LLMSpeculativeSampling icon indicating copy to clipboard operation
LLMSpeculativeSampling copied to clipboard

output logits not match. question about decoding when draft model and target model is the same.

Open 66RING opened this issue 10 months ago • 4 comments

In my opinion, the generation should be the same when draft model and target model is the same and temparature is 0.

But in this case, the output logits of draft model and target model have a bit difference.

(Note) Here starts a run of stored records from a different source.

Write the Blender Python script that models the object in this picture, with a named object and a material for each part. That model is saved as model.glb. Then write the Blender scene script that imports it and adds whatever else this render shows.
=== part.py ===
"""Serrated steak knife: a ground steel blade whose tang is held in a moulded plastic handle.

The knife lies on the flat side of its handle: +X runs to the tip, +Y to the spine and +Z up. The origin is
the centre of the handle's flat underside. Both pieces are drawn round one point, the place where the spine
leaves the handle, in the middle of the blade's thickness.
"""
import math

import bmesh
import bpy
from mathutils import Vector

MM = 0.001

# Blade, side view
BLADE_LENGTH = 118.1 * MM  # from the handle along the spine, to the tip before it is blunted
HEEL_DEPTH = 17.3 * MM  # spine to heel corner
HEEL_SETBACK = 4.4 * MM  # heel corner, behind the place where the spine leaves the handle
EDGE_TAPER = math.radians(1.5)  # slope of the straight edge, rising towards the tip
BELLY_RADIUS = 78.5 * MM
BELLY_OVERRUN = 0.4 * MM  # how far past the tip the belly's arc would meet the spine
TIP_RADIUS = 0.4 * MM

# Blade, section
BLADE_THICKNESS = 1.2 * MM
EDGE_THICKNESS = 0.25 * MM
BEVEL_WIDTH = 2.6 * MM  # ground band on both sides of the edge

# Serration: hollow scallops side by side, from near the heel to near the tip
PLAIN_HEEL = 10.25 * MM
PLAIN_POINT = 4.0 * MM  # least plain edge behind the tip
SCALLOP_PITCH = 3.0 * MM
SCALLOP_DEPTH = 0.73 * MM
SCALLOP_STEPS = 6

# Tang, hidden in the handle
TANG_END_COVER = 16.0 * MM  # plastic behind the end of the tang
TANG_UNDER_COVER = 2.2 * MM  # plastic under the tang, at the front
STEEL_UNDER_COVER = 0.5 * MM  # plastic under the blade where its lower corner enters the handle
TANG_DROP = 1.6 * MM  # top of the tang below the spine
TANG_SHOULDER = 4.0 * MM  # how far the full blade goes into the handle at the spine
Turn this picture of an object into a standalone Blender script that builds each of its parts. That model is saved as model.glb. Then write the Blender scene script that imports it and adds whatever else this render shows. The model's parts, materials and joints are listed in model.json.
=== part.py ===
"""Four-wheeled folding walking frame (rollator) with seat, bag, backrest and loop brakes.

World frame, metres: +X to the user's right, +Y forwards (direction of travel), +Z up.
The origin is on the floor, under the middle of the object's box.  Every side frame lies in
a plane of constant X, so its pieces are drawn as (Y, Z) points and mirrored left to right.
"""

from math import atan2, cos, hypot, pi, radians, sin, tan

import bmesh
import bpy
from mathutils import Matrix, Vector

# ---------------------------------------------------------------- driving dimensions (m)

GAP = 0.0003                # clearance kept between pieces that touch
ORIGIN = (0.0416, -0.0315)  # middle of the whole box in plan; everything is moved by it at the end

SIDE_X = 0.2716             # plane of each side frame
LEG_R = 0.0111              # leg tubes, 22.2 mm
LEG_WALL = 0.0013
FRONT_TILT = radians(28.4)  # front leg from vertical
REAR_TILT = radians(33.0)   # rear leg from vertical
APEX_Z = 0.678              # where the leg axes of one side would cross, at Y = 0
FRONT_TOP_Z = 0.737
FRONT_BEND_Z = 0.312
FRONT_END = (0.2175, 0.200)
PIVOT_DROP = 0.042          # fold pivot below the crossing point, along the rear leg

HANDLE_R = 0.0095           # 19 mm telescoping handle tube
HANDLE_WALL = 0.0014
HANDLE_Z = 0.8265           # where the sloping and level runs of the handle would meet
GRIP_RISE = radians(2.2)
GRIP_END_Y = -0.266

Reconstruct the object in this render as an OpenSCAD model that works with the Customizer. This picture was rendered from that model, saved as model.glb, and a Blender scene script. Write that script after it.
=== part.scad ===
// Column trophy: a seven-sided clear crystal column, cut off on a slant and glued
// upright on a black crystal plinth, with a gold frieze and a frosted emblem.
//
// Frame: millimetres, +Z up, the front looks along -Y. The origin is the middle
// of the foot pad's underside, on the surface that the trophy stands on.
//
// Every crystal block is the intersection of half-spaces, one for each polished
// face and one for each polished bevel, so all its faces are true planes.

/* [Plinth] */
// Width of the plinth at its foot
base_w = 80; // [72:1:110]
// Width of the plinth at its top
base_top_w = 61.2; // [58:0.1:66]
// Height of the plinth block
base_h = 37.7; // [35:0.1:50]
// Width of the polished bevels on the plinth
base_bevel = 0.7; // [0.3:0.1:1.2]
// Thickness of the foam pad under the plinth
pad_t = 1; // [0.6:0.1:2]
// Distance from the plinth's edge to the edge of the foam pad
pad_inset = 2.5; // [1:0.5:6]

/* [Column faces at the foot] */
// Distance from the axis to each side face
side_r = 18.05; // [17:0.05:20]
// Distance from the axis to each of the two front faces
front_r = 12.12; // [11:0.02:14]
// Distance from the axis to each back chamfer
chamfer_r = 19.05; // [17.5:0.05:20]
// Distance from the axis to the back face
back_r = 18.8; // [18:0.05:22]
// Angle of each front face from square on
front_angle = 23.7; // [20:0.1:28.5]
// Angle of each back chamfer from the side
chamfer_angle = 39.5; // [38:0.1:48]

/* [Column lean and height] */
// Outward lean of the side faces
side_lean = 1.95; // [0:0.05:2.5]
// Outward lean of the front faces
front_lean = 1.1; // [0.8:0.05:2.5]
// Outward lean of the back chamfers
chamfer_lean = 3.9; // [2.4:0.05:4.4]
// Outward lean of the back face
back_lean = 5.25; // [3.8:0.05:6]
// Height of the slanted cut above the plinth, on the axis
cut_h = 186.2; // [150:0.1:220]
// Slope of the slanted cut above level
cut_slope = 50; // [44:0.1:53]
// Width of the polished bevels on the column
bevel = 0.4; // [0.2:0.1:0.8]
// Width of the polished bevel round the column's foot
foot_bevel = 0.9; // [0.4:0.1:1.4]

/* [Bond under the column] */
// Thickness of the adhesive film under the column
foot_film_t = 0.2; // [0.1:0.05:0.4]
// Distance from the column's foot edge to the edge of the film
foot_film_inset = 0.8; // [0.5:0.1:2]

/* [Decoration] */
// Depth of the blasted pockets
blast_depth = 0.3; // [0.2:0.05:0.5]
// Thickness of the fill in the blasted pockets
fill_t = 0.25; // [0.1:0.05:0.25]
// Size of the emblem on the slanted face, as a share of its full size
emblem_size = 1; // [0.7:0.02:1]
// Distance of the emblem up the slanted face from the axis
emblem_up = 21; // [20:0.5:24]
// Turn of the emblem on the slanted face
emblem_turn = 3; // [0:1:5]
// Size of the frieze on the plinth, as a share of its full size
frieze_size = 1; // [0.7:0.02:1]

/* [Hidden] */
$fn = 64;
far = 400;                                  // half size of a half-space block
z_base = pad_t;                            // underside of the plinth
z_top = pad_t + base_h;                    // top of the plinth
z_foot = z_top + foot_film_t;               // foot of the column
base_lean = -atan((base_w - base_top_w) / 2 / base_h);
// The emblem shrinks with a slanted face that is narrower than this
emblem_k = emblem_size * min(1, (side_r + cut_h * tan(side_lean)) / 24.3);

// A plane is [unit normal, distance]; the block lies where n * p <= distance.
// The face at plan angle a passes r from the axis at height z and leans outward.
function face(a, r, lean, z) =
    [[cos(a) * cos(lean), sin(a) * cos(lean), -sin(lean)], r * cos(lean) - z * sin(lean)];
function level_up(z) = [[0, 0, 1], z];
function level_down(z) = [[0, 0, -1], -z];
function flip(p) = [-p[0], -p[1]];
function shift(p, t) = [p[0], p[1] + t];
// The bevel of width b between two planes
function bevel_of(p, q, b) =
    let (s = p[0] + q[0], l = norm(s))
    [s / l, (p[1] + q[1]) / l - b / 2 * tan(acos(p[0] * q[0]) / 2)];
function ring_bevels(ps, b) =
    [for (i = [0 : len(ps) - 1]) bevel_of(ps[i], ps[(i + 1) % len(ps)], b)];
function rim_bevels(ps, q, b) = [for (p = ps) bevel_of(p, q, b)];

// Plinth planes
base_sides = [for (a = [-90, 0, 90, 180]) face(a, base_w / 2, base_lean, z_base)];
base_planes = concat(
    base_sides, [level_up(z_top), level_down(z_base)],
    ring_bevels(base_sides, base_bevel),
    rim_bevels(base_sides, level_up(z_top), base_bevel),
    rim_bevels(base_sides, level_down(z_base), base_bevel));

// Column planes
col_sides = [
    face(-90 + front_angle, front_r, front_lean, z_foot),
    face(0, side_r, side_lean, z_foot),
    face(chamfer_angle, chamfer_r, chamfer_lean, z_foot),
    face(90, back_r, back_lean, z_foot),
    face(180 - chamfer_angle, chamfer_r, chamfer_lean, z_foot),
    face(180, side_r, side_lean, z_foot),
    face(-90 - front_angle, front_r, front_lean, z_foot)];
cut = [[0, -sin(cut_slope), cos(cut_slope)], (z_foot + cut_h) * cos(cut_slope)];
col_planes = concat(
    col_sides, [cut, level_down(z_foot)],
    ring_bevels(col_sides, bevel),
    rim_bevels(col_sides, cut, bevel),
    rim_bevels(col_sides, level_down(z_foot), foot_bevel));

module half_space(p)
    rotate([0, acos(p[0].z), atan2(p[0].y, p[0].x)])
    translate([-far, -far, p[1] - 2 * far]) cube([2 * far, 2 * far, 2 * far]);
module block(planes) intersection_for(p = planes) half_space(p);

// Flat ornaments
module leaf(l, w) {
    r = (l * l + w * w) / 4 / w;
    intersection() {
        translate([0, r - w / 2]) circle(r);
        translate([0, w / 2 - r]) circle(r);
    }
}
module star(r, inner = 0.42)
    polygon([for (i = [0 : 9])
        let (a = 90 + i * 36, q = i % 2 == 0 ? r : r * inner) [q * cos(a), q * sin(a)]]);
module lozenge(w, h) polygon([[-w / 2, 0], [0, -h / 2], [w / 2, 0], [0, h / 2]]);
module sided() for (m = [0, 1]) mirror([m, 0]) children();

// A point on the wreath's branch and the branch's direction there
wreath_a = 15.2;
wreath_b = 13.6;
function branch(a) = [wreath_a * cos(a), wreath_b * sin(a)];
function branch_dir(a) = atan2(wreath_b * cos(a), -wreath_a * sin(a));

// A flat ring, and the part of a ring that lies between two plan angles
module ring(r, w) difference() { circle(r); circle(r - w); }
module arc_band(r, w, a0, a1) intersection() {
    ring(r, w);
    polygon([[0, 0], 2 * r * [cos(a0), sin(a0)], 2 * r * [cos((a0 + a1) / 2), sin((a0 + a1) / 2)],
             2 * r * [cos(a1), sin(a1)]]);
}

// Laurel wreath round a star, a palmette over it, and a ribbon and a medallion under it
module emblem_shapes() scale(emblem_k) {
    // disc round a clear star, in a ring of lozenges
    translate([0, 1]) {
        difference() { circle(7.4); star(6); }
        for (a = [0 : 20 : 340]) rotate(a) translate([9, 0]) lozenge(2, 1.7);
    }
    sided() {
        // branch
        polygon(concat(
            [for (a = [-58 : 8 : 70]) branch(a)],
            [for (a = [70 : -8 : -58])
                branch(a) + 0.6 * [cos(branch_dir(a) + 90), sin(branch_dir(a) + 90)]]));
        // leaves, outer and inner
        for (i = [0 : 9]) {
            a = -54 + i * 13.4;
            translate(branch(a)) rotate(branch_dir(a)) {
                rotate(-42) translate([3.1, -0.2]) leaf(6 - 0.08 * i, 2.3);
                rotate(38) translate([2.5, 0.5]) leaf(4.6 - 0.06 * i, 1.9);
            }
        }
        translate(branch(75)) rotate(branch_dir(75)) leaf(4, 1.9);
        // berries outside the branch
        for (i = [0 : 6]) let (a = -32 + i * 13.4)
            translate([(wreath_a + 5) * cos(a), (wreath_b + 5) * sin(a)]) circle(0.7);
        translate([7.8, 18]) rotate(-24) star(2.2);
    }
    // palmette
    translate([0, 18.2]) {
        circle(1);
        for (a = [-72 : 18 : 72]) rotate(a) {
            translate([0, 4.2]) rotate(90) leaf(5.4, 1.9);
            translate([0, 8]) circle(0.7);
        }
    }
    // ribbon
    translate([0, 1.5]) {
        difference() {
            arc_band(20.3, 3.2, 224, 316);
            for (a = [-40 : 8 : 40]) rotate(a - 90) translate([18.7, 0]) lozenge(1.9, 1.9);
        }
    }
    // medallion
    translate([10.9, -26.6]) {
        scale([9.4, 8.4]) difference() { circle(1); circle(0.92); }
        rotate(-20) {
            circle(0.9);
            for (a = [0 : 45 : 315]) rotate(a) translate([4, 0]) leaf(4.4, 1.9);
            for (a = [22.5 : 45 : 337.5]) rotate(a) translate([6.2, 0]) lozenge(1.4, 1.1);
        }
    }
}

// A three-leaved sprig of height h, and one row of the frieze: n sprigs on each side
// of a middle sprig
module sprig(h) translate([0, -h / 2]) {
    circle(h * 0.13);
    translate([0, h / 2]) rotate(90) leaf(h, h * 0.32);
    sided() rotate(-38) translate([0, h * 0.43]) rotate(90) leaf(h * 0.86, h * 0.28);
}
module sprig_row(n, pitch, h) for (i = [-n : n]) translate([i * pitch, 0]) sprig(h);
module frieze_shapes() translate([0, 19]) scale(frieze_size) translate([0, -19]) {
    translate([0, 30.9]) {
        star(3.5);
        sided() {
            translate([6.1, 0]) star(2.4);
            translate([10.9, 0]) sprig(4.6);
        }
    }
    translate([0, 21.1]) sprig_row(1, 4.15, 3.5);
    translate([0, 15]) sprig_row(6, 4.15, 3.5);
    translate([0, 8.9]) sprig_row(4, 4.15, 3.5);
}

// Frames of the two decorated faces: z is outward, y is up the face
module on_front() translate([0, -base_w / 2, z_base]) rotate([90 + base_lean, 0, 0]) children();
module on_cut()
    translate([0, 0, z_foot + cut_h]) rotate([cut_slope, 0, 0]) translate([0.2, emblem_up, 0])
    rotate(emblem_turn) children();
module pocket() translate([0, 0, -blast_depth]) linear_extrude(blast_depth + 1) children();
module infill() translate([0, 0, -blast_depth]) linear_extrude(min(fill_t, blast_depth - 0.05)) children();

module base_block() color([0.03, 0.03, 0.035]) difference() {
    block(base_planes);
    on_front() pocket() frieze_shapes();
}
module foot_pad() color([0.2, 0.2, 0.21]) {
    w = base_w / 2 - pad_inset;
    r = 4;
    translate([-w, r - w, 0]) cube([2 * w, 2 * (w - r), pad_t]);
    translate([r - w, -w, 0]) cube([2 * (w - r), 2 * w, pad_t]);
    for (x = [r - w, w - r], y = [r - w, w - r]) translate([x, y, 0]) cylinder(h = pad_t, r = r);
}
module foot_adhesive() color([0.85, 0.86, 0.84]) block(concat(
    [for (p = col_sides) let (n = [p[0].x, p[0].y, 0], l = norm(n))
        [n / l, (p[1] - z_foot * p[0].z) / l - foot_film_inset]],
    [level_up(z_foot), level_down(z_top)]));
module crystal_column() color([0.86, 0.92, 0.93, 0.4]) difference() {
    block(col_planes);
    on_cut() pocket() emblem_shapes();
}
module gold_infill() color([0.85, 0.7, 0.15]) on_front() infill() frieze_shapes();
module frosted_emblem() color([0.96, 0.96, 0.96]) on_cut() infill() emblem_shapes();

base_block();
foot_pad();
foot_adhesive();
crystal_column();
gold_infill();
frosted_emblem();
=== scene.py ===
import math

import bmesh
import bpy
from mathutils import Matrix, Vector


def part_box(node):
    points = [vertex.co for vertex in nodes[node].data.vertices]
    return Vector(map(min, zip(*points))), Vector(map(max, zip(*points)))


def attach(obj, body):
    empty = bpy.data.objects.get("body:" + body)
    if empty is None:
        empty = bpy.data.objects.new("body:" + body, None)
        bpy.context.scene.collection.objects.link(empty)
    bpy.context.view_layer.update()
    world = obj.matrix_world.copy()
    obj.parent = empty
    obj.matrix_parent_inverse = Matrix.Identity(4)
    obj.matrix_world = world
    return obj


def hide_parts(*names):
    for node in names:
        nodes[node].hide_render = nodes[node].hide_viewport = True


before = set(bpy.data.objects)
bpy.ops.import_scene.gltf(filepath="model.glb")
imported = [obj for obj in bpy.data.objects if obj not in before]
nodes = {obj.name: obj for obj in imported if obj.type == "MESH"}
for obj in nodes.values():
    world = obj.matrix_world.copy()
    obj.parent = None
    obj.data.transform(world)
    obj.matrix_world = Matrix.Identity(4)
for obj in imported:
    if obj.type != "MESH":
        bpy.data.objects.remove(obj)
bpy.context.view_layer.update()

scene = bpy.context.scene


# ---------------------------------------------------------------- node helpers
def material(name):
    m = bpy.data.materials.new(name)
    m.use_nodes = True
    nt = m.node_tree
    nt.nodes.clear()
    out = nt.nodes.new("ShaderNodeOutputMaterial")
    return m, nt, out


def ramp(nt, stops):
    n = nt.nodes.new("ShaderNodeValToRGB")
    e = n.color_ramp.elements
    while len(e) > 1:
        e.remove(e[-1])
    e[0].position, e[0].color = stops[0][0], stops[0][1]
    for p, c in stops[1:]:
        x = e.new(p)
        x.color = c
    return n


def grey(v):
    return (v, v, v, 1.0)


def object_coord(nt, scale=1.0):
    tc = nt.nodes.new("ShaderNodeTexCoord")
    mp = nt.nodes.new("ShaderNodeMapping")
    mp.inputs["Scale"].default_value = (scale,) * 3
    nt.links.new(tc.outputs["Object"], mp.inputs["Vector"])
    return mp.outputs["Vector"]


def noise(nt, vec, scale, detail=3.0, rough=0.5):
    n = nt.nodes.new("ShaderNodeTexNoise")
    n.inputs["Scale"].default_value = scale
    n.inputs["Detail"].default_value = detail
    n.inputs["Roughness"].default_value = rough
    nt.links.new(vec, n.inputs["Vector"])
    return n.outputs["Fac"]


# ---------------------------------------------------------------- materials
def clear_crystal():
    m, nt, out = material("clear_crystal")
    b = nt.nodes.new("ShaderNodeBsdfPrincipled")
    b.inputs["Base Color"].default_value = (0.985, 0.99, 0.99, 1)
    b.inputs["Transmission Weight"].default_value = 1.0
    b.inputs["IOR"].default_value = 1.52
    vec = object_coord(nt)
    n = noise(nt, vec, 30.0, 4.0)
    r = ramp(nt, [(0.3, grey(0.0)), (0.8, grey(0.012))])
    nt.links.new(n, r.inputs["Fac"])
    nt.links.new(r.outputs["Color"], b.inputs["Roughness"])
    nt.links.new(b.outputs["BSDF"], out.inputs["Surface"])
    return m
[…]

But the argmax result is the same.

THE QUESTION: why is the output logits difference when the draft and target is the same model.

reproduce:

  1. change code as shown below: compare output's logits directly p[:, prefix_len + i - 1, j] == q[:, prefix_len + i - 1, j]
diff --git a/sampling/speculative_sampling.py b/sampling/speculative_sampling.py
index 48e1f8d..c2eed70 100644
--- a/sampling/speculative_sampling.py
+++ b/sampling/speculative_sampling.py
@@ -164,10 +164,12 @@ def speculative_sampling_v2(prefix : torch.Tensor, approx_model : torch.nn.Modul
                 r = torch.rand(1, device = p.device)
                 j = x[:, prefix_len + i]
                 
-                if r < torch.min(torch.tensor([1], device=q.device), p[:, prefix_len + i - 1, j] / q[:, prefix_len + i - 1, j]):
+                if p[:, prefix_len + i - 1, j] == q[:, prefix_len + i - 1, j]:
                     # accept, and update n
                     n += 1
                 else:
+                    print(p[:, prefix_len + i - 1, j] - q[:, prefix_len + i - 1, j])
+                    print("unexpected reject!")
                     # reject
                     t = sample(max_fn(p[:, n, :] - q[:, n, :]))
                     is_all_accept = False

  1. launch script:
python main.py \
    --input "One day, Lily met a Shoggoth." \
    --max_tokens 128 \
    --benchmark \
    --target_model_name nickypro/tinyllama-110M \
    --approx_model_name nickypro/tinyllama-110M \
  1. "unexpected reject!" get print
speculative sampling:   0%|                                                                          | 0/141 [00:00<?, ?it/s]
tensor([[-5.2199e-05]], device='cuda:0')
unexpected reject!
tensor([[0.0019]], device='cuda:0')
unexpected reject!
speculative sampling:  19%|████████████▎                                                   | 27/141 [00:00<00:00, 205.92it/s]
tensor([[0.0006]], device='cuda:0')
unexpected reject!
tensor([[-0.0019]], device='cuda:0')
unexpected reject!
speculative sampling:  35%|██████████████████████▏                                         | 49/141 [00:00<00:00, 132.50it/s]
tensor([[0.0006]], device='cuda:0')
unexpected reject!
speculative sampling:  99%|███████████████████████████████████████████████████████████████▌| 140/141 [00:01<00:00, 98.67it/s]

66RING avatar Apr 08 '24 13:04 66RING